● Short task
Every line that contains the word "type" should be copied out.

● Records for the task
#####

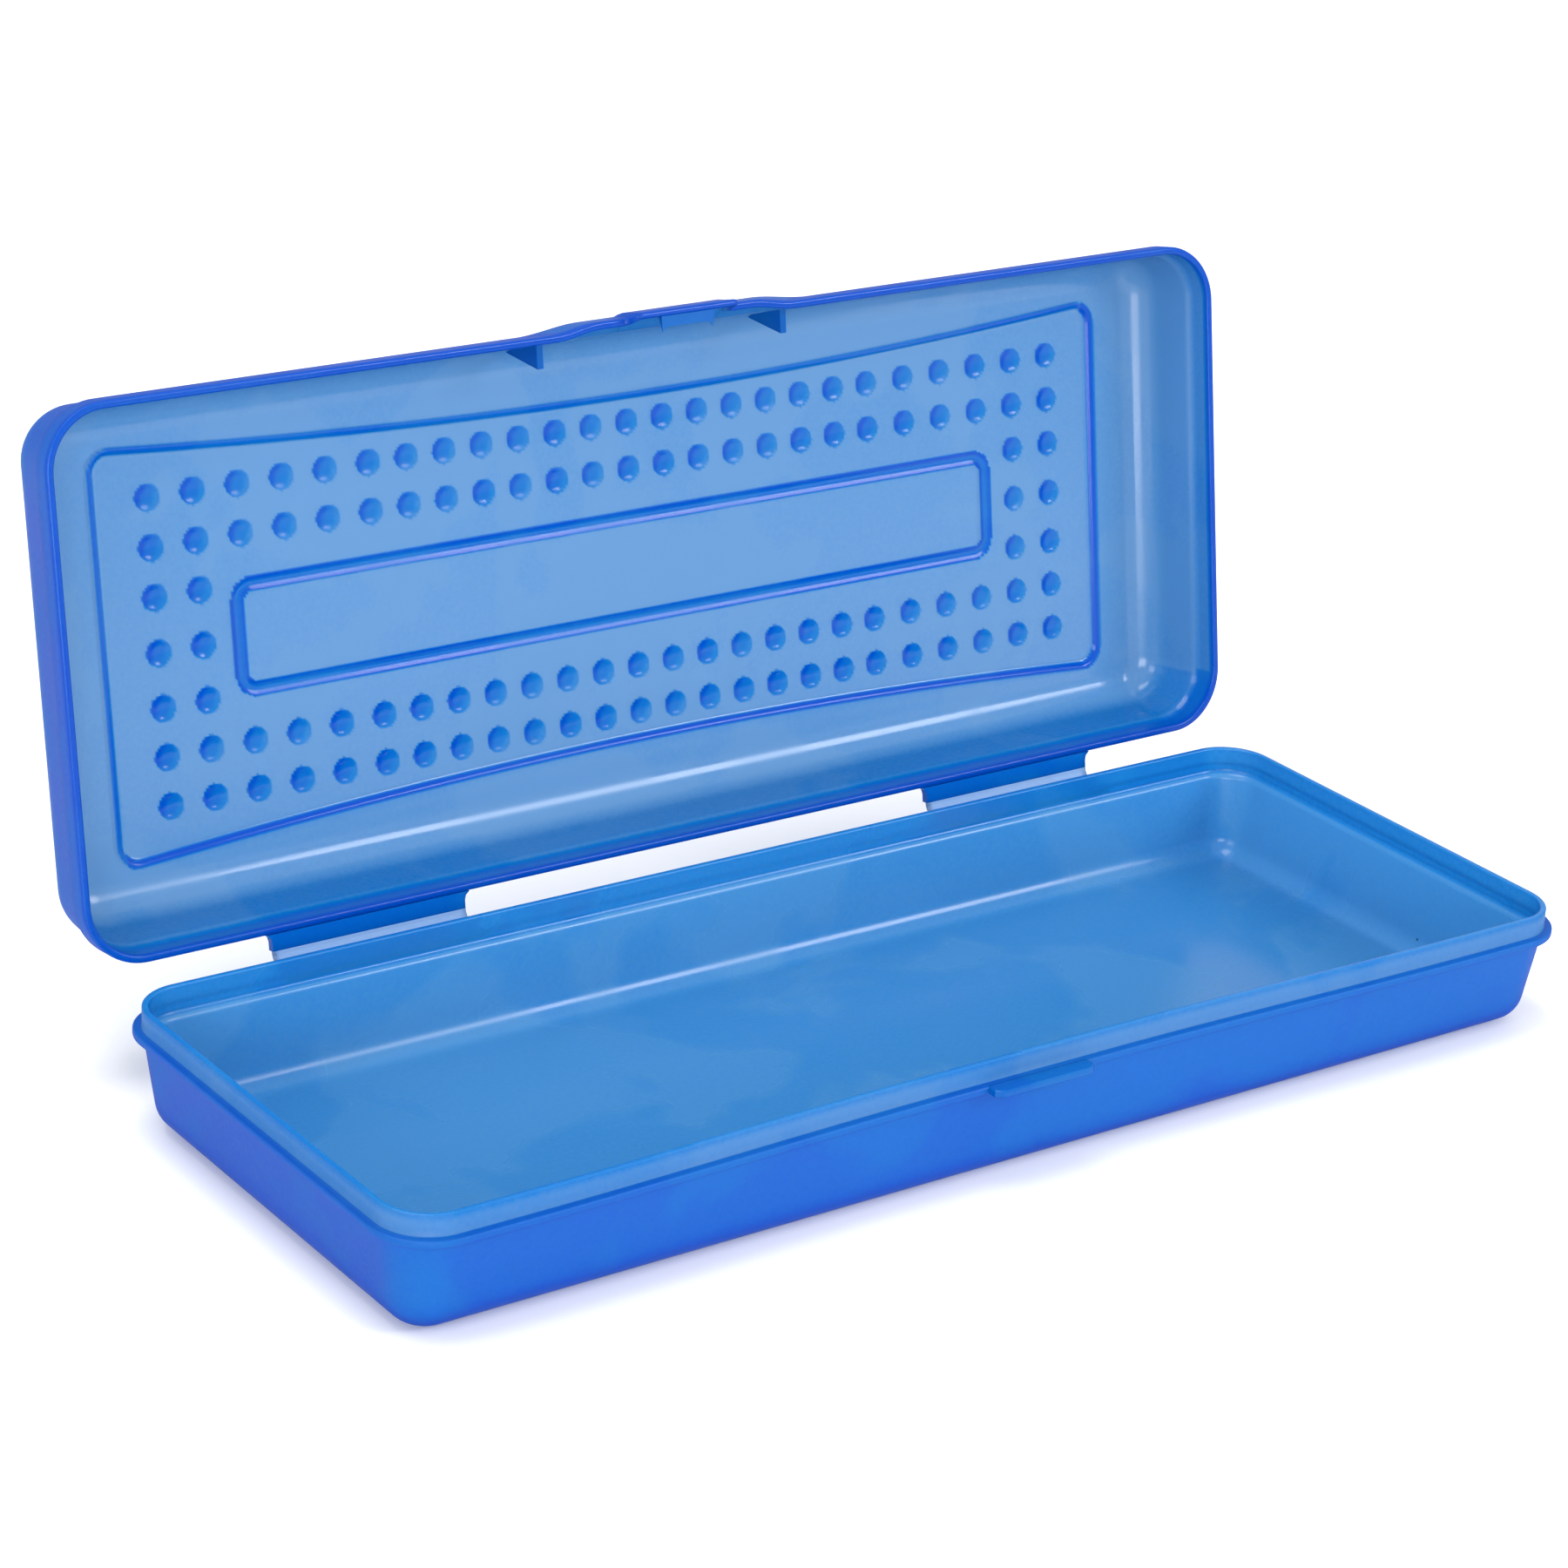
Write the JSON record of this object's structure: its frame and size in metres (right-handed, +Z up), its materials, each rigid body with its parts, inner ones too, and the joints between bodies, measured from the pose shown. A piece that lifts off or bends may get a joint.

#####

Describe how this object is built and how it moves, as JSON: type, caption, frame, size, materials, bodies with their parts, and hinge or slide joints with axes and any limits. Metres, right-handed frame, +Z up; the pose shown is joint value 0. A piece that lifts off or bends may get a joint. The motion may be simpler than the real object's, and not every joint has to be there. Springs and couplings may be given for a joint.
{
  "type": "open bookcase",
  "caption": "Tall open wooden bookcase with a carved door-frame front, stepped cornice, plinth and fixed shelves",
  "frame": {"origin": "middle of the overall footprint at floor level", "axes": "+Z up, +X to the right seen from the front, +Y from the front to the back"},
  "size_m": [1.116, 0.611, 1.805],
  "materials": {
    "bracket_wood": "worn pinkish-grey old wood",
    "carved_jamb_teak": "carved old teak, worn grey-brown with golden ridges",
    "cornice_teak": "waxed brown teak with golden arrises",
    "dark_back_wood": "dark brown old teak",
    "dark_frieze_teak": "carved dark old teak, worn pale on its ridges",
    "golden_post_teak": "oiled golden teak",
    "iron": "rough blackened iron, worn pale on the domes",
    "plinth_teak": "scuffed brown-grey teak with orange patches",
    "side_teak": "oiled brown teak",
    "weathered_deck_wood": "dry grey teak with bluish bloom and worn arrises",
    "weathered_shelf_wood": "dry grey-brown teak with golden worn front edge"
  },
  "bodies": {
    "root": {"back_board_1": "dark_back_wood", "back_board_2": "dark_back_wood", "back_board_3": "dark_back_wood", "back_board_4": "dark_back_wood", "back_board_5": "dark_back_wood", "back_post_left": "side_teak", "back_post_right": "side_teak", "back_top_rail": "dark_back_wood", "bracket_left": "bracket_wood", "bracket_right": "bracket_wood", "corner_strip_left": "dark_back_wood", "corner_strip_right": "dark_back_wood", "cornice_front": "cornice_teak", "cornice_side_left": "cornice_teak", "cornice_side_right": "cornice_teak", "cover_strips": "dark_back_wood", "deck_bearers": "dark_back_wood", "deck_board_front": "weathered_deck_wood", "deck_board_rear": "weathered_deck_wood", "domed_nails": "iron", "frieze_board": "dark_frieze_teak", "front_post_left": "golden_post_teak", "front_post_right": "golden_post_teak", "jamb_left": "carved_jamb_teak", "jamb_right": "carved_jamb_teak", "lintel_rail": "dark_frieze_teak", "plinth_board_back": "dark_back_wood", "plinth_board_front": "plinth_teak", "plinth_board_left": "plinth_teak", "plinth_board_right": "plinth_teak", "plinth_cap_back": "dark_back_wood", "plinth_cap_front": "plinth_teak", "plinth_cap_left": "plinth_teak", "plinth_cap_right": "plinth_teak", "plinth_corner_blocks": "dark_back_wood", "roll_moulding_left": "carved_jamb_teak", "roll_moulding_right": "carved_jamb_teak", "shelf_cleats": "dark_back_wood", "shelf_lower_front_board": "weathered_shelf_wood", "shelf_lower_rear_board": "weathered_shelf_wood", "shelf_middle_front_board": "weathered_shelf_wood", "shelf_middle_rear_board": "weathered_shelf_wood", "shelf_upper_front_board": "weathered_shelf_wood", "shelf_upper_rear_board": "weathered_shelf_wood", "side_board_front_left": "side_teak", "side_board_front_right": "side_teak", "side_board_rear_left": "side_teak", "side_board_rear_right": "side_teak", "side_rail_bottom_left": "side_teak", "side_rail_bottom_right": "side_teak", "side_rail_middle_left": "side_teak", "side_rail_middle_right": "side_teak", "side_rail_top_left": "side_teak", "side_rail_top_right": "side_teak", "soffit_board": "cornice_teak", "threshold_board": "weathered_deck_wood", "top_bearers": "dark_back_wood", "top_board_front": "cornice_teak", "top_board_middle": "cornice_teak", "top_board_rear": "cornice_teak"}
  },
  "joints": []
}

#####

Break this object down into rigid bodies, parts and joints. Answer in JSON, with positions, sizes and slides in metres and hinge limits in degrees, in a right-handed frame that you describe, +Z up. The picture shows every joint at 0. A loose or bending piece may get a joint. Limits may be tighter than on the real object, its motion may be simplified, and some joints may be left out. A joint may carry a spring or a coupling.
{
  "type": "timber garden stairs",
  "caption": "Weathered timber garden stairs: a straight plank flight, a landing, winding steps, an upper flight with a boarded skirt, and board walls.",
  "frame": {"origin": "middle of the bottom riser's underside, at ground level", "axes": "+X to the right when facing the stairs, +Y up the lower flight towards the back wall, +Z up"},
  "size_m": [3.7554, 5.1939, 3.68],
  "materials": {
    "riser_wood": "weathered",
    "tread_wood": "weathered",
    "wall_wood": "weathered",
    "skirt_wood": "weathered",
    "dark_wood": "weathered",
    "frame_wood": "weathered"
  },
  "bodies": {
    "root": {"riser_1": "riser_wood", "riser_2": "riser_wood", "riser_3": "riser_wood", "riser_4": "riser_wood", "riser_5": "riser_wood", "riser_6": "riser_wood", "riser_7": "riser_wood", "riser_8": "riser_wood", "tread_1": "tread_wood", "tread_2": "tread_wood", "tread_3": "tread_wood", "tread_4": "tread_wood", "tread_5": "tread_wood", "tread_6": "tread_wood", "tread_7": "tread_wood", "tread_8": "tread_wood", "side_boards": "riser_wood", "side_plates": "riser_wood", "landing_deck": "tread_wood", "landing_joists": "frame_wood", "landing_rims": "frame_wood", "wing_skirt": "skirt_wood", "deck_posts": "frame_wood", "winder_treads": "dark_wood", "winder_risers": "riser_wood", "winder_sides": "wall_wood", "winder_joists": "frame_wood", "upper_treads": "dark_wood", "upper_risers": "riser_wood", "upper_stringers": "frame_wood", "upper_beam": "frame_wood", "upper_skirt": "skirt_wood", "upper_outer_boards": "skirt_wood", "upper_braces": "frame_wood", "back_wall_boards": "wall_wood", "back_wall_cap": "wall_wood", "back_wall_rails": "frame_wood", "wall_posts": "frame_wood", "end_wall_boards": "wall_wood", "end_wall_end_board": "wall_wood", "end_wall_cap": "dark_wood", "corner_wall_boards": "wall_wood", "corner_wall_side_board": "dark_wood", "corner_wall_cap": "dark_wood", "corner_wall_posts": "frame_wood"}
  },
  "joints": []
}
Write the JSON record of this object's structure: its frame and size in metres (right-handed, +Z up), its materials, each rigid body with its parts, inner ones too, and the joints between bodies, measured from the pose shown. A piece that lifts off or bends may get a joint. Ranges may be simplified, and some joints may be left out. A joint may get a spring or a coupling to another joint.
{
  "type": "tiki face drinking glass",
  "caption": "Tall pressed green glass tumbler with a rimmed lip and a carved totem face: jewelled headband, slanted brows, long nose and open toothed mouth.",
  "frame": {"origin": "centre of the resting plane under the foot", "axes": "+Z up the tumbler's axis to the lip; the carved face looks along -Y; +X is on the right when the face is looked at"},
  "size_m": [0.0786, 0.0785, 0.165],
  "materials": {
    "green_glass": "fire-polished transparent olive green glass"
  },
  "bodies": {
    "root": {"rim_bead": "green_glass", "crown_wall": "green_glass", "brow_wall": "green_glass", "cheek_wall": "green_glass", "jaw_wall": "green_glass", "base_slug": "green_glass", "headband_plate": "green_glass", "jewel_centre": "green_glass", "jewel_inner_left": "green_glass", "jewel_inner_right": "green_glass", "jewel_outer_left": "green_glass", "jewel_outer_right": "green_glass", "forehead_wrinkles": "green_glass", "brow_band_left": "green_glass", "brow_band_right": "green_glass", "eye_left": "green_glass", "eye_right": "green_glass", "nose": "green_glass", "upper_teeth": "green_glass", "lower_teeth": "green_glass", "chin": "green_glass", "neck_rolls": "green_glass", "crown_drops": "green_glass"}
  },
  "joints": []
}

#####

● Result for this exercise
Describe how this object is built and how it moves, as JSON: type, caption, frame, size, materials, bodies with their parts, and hinge or slide joints with axes and any limits. Metres, right-handed frame, +Z up; the pose shown is joint value 0. A piece that lifts off or bends may get a joint. The motion may be simpler than the real object's, and not every joint has to be there. Springs and couplings may be given for a joint.
  "type": "open bookcase",
  "type": "timber garden stairs",
  "type": "tiki face drinking glass",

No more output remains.